In one memorable passage he recounts how he gave the finger to his neighbor, Moral Majority leader Cal Thomas. "Christ sent me here to take you and Jerry [Falwell] out!" he shouted drunkenly. Beset with remorse two days later, Rucker dropped off an apologetic letter and a copy of his book "Infinity and the Mind." ("I was nervous doing this, as Friday he'd intimated he'd shoot me if I ever stepped on his property again.") Thomas responded graciously with a letter of his own and a copy of his book, "Book Burning." And so a tacit peace was reached -- though Rucker notes that shortly thereafter, Falwell spoke out against "this poisonous rot," science fiction.
"Seek" is full of goofy stories like this interspersed with optimistic reports on cool new technologies. Together they make this collection, much of which was written in the late '80s and early '90s, an extended flashback to the Net's carefree period. Its bad-boy quality is a welcome antidote to the banal avarice that's enervated the tech world. In an era when silicon millionaires devote their time to attending stuporous parties and dreaming up ever-more-garish ways to squander wealth, it's nice to be reminded of the radical promise the Internet once held.
Interestingly, though, such radicalism seems to go hand in hand with scientific arrogance, both in Rucker's book and in the real world. Are they inextricably intertwined? It's hard to say. They're certainly closely related, as Rucker's description of the impact of the modern computer revolution shows.

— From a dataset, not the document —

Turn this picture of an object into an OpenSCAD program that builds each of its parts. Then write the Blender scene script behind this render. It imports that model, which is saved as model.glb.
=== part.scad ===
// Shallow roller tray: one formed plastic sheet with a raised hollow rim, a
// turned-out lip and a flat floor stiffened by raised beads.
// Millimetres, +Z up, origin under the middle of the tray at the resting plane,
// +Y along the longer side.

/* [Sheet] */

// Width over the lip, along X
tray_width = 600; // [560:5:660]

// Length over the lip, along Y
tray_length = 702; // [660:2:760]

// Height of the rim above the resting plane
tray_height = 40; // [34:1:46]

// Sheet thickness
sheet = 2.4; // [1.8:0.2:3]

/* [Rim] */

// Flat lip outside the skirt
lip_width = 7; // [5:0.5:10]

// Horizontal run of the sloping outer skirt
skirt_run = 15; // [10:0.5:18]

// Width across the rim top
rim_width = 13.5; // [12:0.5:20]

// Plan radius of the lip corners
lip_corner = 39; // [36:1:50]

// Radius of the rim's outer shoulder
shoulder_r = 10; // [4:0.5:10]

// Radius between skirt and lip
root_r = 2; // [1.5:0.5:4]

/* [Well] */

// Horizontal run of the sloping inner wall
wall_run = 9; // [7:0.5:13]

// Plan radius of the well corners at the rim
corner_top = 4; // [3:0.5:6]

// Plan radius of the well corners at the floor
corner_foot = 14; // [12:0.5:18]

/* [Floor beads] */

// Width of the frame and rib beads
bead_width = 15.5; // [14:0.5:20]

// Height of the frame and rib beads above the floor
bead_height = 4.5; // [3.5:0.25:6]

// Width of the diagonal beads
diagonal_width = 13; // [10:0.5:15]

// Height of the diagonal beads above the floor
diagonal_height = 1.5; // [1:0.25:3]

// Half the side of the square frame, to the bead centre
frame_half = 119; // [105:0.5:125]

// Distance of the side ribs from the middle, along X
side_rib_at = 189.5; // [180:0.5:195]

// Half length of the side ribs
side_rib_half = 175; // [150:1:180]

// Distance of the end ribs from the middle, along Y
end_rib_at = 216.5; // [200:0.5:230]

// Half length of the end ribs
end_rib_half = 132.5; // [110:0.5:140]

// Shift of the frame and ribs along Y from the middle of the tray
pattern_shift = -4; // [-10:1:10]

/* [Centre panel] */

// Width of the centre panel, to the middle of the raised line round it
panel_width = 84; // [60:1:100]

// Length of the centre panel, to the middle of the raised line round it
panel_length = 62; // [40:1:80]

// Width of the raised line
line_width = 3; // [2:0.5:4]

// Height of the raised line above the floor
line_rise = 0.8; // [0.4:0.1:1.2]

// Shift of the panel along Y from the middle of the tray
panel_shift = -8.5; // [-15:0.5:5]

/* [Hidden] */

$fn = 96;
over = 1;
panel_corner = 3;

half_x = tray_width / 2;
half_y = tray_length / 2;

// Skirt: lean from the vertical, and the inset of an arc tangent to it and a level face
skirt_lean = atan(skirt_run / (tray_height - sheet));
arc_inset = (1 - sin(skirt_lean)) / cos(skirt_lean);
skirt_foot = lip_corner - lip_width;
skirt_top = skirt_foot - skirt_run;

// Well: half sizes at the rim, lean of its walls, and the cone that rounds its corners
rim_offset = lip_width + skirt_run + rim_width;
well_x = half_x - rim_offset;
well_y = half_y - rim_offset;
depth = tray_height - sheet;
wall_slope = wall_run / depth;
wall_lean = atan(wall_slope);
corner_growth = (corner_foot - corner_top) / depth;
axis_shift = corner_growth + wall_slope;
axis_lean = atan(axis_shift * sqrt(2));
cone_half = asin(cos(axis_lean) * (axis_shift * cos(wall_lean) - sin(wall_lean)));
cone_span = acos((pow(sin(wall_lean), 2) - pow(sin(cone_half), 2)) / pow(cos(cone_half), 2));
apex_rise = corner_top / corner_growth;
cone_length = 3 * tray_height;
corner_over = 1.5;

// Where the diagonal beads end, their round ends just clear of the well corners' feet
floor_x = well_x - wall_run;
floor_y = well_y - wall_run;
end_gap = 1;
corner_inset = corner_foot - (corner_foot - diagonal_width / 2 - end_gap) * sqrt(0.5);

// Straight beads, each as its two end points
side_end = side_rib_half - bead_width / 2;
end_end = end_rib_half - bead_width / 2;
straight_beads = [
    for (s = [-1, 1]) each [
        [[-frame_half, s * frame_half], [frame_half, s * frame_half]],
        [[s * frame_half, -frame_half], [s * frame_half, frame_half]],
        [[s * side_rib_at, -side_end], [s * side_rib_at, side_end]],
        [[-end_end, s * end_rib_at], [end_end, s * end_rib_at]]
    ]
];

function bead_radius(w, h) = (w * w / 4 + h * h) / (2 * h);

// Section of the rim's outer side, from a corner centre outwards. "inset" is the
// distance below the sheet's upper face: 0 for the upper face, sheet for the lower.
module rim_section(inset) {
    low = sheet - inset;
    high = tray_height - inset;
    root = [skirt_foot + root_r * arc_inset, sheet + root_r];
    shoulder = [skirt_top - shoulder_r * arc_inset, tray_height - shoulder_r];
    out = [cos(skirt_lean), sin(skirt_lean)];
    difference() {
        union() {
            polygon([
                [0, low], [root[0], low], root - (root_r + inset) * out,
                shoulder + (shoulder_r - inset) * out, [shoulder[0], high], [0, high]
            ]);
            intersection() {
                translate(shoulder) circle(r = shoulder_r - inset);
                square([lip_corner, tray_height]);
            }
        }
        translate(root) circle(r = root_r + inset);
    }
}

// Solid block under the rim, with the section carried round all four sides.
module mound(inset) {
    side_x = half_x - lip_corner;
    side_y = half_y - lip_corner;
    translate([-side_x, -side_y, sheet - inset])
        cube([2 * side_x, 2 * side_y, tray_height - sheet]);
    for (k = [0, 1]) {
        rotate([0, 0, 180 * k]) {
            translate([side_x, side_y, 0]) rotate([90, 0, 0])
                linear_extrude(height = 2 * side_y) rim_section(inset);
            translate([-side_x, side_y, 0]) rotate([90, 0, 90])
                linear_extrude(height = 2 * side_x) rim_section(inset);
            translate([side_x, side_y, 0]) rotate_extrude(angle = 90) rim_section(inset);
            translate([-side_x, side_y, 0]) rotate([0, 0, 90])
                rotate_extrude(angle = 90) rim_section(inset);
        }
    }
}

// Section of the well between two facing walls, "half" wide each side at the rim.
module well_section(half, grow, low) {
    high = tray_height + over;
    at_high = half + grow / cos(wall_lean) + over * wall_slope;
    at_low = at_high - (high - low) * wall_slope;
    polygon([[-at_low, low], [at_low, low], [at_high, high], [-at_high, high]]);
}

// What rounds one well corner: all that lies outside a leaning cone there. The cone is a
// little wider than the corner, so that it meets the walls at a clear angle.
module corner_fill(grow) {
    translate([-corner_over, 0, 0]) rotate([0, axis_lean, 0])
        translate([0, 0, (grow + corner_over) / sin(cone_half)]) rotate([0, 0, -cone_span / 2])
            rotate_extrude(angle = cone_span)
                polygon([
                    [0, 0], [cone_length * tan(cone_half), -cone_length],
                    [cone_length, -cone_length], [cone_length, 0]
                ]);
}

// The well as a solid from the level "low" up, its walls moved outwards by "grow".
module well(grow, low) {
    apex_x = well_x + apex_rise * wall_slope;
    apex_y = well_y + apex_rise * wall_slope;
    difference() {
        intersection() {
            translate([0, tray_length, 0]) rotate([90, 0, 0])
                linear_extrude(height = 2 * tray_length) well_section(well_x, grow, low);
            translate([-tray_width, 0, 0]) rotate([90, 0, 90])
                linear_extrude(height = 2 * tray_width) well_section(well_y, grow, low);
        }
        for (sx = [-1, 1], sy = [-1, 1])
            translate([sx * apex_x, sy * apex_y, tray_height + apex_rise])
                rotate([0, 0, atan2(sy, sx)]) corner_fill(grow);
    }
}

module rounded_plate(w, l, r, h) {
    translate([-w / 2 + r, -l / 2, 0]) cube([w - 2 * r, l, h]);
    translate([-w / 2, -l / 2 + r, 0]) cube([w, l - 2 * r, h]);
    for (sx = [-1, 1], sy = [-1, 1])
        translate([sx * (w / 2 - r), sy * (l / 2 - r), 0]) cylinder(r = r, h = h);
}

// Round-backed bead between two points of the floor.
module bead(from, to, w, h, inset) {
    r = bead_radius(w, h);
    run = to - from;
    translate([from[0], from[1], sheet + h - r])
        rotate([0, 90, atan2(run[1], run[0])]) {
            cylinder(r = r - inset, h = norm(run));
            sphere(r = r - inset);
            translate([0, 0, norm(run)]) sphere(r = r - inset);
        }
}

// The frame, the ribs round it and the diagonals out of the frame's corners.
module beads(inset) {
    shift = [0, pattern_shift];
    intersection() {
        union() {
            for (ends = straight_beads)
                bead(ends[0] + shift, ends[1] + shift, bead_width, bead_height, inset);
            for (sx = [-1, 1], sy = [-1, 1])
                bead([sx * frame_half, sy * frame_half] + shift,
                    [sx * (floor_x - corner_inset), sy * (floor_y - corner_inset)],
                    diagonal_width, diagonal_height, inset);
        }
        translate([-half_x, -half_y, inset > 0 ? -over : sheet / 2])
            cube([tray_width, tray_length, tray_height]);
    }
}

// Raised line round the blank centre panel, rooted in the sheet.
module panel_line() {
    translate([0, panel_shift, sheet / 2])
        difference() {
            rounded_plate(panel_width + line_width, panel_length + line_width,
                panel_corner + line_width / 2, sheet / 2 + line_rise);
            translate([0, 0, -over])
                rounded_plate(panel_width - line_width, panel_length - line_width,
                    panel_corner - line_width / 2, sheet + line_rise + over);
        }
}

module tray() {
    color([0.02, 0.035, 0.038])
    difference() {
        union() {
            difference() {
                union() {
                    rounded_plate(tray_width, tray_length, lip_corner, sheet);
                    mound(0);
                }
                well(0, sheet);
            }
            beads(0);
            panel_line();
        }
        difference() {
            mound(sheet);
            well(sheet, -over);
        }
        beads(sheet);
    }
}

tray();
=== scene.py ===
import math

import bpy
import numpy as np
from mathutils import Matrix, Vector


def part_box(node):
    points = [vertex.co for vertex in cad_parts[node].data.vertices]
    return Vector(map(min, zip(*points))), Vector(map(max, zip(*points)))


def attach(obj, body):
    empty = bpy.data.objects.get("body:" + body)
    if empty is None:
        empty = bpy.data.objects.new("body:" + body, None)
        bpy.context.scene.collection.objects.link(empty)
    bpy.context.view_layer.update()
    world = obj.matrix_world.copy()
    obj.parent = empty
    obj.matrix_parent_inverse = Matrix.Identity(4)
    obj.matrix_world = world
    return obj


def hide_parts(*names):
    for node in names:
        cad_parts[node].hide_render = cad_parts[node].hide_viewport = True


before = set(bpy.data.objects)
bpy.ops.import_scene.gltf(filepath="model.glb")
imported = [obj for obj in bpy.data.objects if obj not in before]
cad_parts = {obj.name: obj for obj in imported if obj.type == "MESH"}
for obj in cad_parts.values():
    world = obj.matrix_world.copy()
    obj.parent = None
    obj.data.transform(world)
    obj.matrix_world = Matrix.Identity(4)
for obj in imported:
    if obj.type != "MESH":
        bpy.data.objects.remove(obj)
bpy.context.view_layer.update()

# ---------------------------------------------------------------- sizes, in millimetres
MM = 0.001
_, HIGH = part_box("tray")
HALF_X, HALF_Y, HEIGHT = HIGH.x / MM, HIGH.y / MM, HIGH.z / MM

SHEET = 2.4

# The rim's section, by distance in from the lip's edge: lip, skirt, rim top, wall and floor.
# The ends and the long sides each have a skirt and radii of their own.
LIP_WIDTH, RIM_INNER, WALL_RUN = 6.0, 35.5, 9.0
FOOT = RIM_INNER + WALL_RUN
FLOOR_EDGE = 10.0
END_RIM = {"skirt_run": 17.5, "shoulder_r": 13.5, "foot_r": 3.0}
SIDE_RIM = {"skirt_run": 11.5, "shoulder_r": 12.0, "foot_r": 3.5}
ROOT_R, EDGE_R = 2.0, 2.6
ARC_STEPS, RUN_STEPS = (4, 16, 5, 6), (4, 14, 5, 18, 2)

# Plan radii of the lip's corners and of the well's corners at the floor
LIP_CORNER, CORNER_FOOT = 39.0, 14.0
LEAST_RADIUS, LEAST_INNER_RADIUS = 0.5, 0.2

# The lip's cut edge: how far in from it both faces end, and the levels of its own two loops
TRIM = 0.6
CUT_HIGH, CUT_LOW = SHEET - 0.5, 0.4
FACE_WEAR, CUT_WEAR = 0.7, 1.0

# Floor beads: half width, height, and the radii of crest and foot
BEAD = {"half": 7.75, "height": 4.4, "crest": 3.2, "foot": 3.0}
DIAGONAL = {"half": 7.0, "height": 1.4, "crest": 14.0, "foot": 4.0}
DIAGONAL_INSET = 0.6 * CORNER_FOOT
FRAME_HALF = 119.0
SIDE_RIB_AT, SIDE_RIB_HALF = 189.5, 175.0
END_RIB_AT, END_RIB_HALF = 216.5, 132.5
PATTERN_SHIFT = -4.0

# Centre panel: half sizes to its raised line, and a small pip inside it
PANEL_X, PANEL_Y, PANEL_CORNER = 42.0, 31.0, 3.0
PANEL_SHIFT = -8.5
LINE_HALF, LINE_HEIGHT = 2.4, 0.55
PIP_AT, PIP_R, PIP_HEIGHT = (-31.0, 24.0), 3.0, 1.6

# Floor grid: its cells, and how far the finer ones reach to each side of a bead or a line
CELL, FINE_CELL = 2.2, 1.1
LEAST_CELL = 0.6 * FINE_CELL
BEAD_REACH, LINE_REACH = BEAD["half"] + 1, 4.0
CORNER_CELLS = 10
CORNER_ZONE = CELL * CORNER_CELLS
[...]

"Thanks to high-tech and the breakdown of society, you're free to turn your back on the way 'they' do it, whatever it might be, and do it yourself," he writes. "Before hackers it seemed like you needed a factory and an accountant and a bunch of workers before you could actually make something. But in the information economy, you can package it up and ship it right from your home."

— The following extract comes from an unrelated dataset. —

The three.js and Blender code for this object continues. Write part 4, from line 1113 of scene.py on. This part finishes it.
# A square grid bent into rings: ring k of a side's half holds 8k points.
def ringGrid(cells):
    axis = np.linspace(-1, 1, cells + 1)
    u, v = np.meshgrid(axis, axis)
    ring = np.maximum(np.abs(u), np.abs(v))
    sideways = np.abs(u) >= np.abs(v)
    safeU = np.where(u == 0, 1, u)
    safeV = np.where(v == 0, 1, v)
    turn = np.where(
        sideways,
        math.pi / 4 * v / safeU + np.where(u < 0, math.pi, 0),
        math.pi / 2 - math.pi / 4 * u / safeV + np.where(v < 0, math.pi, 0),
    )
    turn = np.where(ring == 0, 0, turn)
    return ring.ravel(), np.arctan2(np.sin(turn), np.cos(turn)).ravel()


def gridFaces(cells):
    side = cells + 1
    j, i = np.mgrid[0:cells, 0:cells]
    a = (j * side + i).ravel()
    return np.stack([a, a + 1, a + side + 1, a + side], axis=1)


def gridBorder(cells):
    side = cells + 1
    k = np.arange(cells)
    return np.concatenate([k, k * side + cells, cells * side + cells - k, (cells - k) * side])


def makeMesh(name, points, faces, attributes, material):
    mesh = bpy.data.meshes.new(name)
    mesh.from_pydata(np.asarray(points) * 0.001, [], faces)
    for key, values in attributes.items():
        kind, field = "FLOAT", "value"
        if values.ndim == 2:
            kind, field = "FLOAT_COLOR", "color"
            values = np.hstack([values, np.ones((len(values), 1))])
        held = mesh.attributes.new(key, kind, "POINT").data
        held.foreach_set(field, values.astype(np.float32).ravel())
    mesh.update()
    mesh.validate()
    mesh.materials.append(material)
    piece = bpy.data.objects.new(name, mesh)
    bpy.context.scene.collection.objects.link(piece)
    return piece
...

A certain arrogance is required for such solitary ventures. It's also, apparently, a factor in Rucker's continuing creation of his wacky worlds. Certainly it took a zealot's stubbornness to forge a new mold for science fiction back in the dead zone of the early '80s. Whether arrogance is necessary to the tech revolution as a whole -- whether the progress of science will inevitably eliminate uncertainty and awe -- remains an open question. Maybe, if they can jar themselves out of their current rut, the cyberpunks will take that up next.